Exercise objective:
The lines to be extracted run from the start of the listing through the line containing "Recreate this object"; copy them exactly and nothing else.

Object modeling scripts:
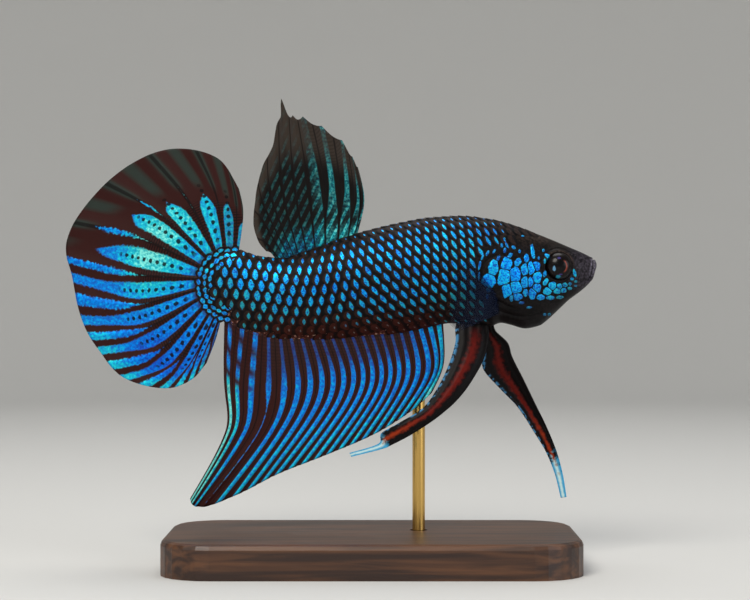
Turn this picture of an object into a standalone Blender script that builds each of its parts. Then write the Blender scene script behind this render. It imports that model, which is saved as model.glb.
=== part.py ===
"""Wild-type betta (Siamese fighting fish), life size, swimming, held on a plain display stand.

Row frame: metres, +Z up, +X towards the head, the origin at the centre of the stand's underside.
Every size below is in millimetres. A place on the fish is given as (back, up): back is the
distance behind the tip of the snout, up is the height above it.
"""

import math

import bmesh
import bpy
from mathutils import Matrix, Vector

MM = 0.001

# The stand, and where it holds the fish
BASE_LENGTH = 48.0
BASE_DEPTH = 27.0
BASE_HEIGHT = 4.0
BASE_CORNER = 6.0
BASE_CORNER_STEPS = 6
BASE_EDGE = 0.6
BASE_EDGE_STEPS = 2
ROD_X = 5.5
ROD_Y = 1.9
ROD_RADIUS = 0.75
ROD_SIDES = 20
ROD_FOOT = 1.8
ROD_TOP = 33.2
SNOUT_X = 26.3
SNOUT_Z = 35.2

# Clearances between neighbouring pieces, and the thickness of fins
GAP = 0.3
FIN_GAP = 0.34
FIN_THICKNESS = 0.5
PLEAT = 0.1

# The body: heights of the back and the belly, and the half width, against the distance back.
BODY_LENGTH = 46.8
BACK_LINE = [(0.0, 0.05), (0.15, 0.45), (0.4, 0.75), (1.4, 1.32), (3.2, 2.12), (5.5, 3.13),
             (7.8, 4.05), (10.2, 4.9), (12.5, 5.45), (16.0, 5.78), (19.5, 5.6), (23.0, 5.0),
             (26.6, 4.15), (30.1, 3.15), (33.6, 1.87), (37.1, 0.9), (39.4, 1.1), (41.8, 1.9)]
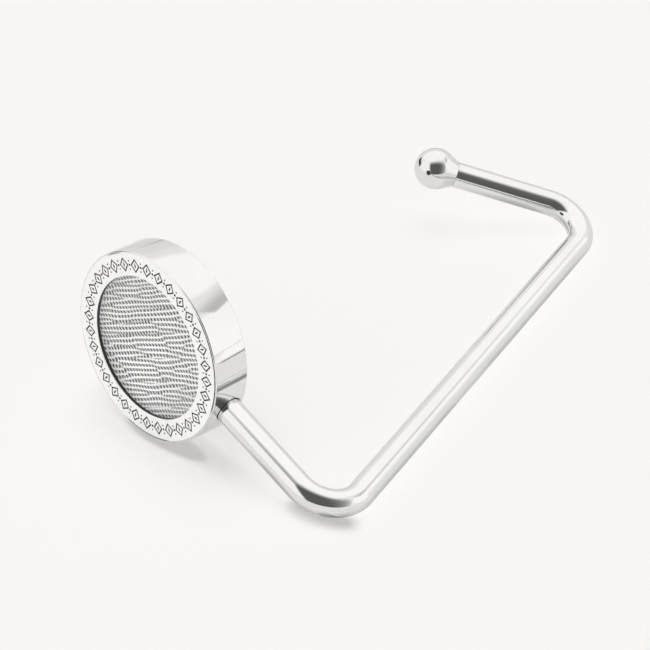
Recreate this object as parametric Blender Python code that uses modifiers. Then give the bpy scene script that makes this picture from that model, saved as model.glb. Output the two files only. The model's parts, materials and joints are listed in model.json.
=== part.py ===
"""A purse hook: a disc with a leather face that stands on a table, and a bent rod that carries the bag.

Lengths are in metres and angles in degrees. The hook's own axes are those of its use: +X out along
the arm, +Z out of the leather face, and the origin on the disc's axis at its back face. The whole
hook is then laid on its side on the floor, on the disc's rim and the rod's long leg.
"""

import math

import bmesh
import bpy
from mathutils import Matrix, Vector

# Disc: the lip stands round the face ring, and a wall of metal is left on both sides of the rod's bore
DISC_RADIUS = 0.018
DISC_EDGE = 0.0003
LIP_WIDTH = 0.0005
BORE_WALL = 0.000475

# Face ring and what it holds
RING_WIDTH = 0.00385
RING_THICKNESS = 0.0007
RING_INNER_CHAMFER = 0.0003
RING_OUTER_CHAMFER = 0.00012
INSERT_OVERLAP = 0.0006
INSERT_THICKNESS = 0.0007
INSERT_EDGE = 0.0002
BOARD_THICKNESS = 0.0004
BOARD_EDGE = 0.00005

# Pad under the disc, and the film that holds it
PAD_MARGIN = 0.0016
PAD_THICKNESS = 0.001
PAD_PROUD = 0.0004
PAD_EDGE = 0.0002
ADHESIVE_THICKNESS = 0.00015
ADHESIVE_MARGIN = 0.0008
ADHESIVE_EDGE = 0.00002

# Rod: the arm runs out from the disc, the leg down past the table's edge, the toe back up
ROD_RADIUS = 0.0025
ARM_REACH = 0.0467
LEG_LENGTH = 0.1076
TOE_LENGTH = 0.0346
SHOULDER_BEND = 106.9
TOE_BEND = 115.5
BEND_RADIUS = 0.007

# Ends of the rod: a narrower spigot goes into the disc, and another into the ball
SPIGOT_RADIUS = 0.00125
SPIGOT_LENGTH = 0.006
SPIGOT_CHAMFER = 0.0002
SHOULDER_SLOPE = 0.00002
SEAT_WALL = 0.0005
BALL_OVERHANG = 0.0016
NECK_RADIUS = 0.0025
NECK_COLLAR = 0.0003

# Pin that locks the rod in the disc, and how far it bites into the metal past the rod's bore
PIN_RADIUS = 0.0005
PIN_CHAMFER = 0.00012
PIN_BITE = 0.0011

# Space that touching pieces keep, and how far a cutter reaches past the face that it opens
GAP = 0.0002
CUT_BEYOND = 0.0003

# Faces round a turned piece, round the rod and along each bend
DISC_STEPS = 64
BALL_STEPS = 36
BALL_ARC_STEPS = 12
NECK_STEPS = 6
SMALL_STEPS = 20
ROD_BEVEL_RESOLUTION = 10
BEND_STEPS = 12
ROUND_STEPS = 3

MERGE_DISTANCE = 0.000005
SMOOTH_ANGLE = 32.0

# Radii of what is seated in the disc
RING_SEAT_RADIUS = DISC_RADIUS - LIP_WIDTH
RING_OPENING_RADIUS = RING_SEAT_RADIUS - GAP - RING_WIDTH
INSERT_RADIUS = RING_OPENING_RADIUS + INSERT_OVERLAP
PAD_RADIUS = DISC_RADIUS - PAD_MARGIN

# Heights from the disc's back face up to its front: pad, film, web with the bore, board, leather, ring
PAD_TOP_Z = PAD_THICKNESS - PAD_PROUD
ADHESIVE_BOTTOM_Z = PAD_TOP_Z + GAP
PAD_FLOOR_Z = ADHESIVE_BOTTOM_Z + ADHESIVE_THICKNESS + GAP
BORE_RADIUS = SPIGOT_RADIUS + GAP
ROD_HEIGHT = PAD_FLOOR_Z + BORE_WALL + BORE_RADIUS
RECESS_FLOOR_Z = ROD_HEIGHT + BORE_RADIUS + BORE_WALL
BOARD_BOTTOM_Z = RECESS_FLOOR_Z + GAP
INSERT_BOTTOM_Z = BOARD_BOTTOM_Z + BOARD_THICKNESS + GAP
RING_SEAT_Z = INSERT_BOTTOM_Z + INSERT_THICKNESS
RING_BOTTOM_Z = RING_SEAT_Z + GAP
DISC_THICKNESS = RING_BOTTOM_Z + RING_THICKNESS

# The rod's seat in the rim, and the pin midway between the walls of the two recesses
SEAT_X = PAD_RADIUS + GAP + SEAT_WALL
SEAT_DEPTH = DISC_RADIUS - SEAT_X
ROD_START_X = SEAT_X + GAP
PIN_X = (INSERT_RADIUS + PAD_RADIUS) / 2 + GAP
PIN_BOTTOM_Z = PAD_FLOOR_Z + GAP
PIN_LENGTH = ROD_HEIGHT + BORE_RADIUS + PIN_BITE - PIN_BOTTOM_Z

# The ball's flared neck is an arc that touches both the ball and the rod
BALL_RADIUS = ROD_RADIUS + BALL_OVERHANG
NECK_CENTRE = ROD_RADIUS + NECK_RADIUS
NECK_Z = math.sqrt((BALL_RADIUS + NECK_RADIUS) ** 2 - NECK_CENTRE**2)
BALL_FOOT = NECK_Z + NECK_COLLAR

MATERIALS = {
    "polished_chrome": ((0.86, 0.86, 0.87), 0.06, 1.0),
    "satin_chrome": ((0.82, 0.82, 0.82), 0.32, 1.0),
    "silver_leather": ((0.60, 0.60, 0.61), 0.42, 0.6),
    "grey_board": ((0.42, 0.39, 0.34), 0.9, 0.0),
    "black_rubber": ((0.03, 0.03, 0.032), 0.75, 0.0),
    "clear_adhesive": ((0.80, 0.78, 0.68), 0.5, 0.0),
    "bare_steel": ((0.52, 0.52, 0.53), 0.3, 1.0),
}


def clear_scene():
    for old in list(bpy.data.objects):
        bpy.data.objects.remove(old)


def new_collection(name):
    collection = bpy.data.collections.new(name)
    bpy.context.scene.collection.children.link(collection)
    return collection


def new_material(name):
    colour, roughness, metallic = MATERIALS[name]
    material = bpy.data.materials.new(name)
    material.use_nodes = True
    shader = material.node_tree.nodes["Principled BSDF"]
    shader.inputs["Base Color"].default_value = (*colour, 1.0)
    shader.inputs["Roughness"].default_value = roughness
    shader.inputs["Metallic"].default_value = metallic
    return material


def evaluated_mesh(obj):
    bpy.context.view_layer.update()
    graph = bpy.context.evaluated_depsgraph_get()
    return bpy.data.meshes.new_from_object(obj.evaluated_get(graph))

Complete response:
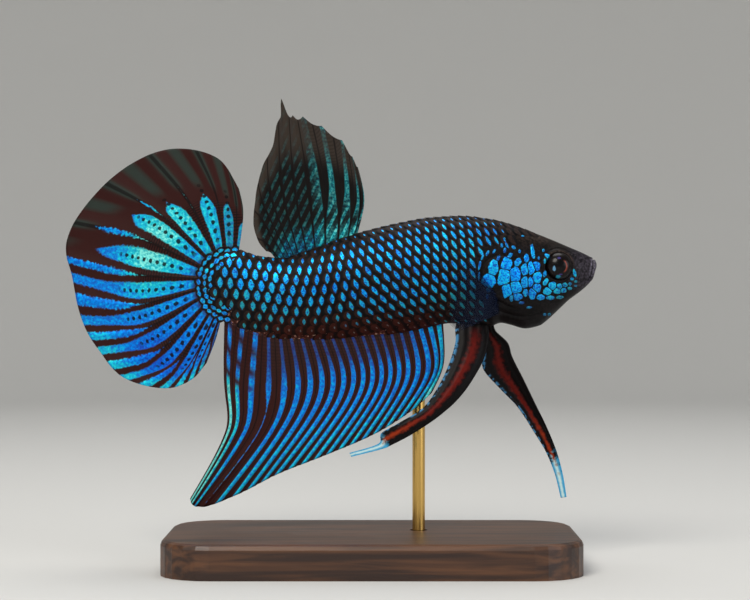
Turn this picture of an object into a standalone Blender script that builds each of its parts. Then write the Blender scene script behind this render. It imports that model, which is saved as model.glb.
=== part.py ===
"""Wild-type betta (Siamese fighting fish), life size, swimming, held on a plain display stand.

Row frame: metres, +Z up, +X towards the head, the origin at the centre of the stand's underside.
Every size below is in millimetres. A place on the fish is given as (back, up): back is the
distance behind the tip of the snout, up is the height above it.
"""

import math

import bmesh
import bpy
from mathutils import Matrix, Vector

MM = 0.001

# The stand, and where it holds the fish
BASE_LENGTH = 48.0
BASE_DEPTH = 27.0
BASE_HEIGHT = 4.0
BASE_CORNER = 6.0
BASE_CORNER_STEPS = 6
BASE_EDGE = 0.6
BASE_EDGE_STEPS = 2
ROD_X = 5.5
ROD_Y = 1.9
ROD_RADIUS = 0.75
ROD_SIDES = 20
ROD_FOOT = 1.8
ROD_TOP = 33.2
SNOUT_X = 26.3
SNOUT_Z = 35.2

# Clearances between neighbouring pieces, and the thickness of fins
GAP = 0.3
FIN_GAP = 0.34
FIN_THICKNESS = 0.5
PLEAT = 0.1

# The body: heights of the back and the belly, and the half width, against the distance back.
BODY_LENGTH = 46.8
BACK_LINE = [(0.0, 0.05), (0.15, 0.45), (0.4, 0.75), (1.4, 1.32), (3.2, 2.12), (5.5, 3.13),
             (7.8, 4.05), (10.2, 4.9), (12.5, 5.45), (16.0, 5.78), (19.5, 5.6), (23.0, 5.0),
             (26.6, 4.15), (30.1, 3.15), (33.6, 1.87), (37.1, 0.9), (39.4, 1.1), (41.8, 1.9)]
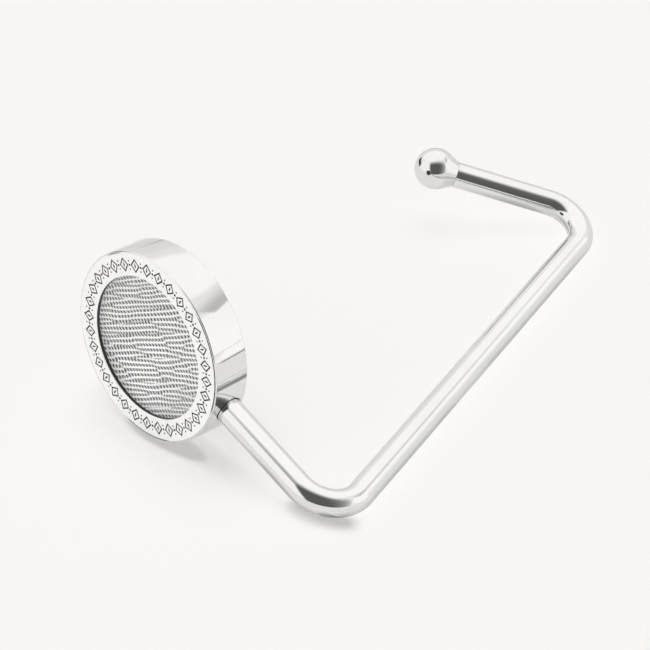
Recreate this object as parametric Blender Python code that uses modifiers. Then give the bpy scene script that makes this picture from that model, saved as model.glb. Output the two files only. The model's parts, materials and joints are listed in model.json.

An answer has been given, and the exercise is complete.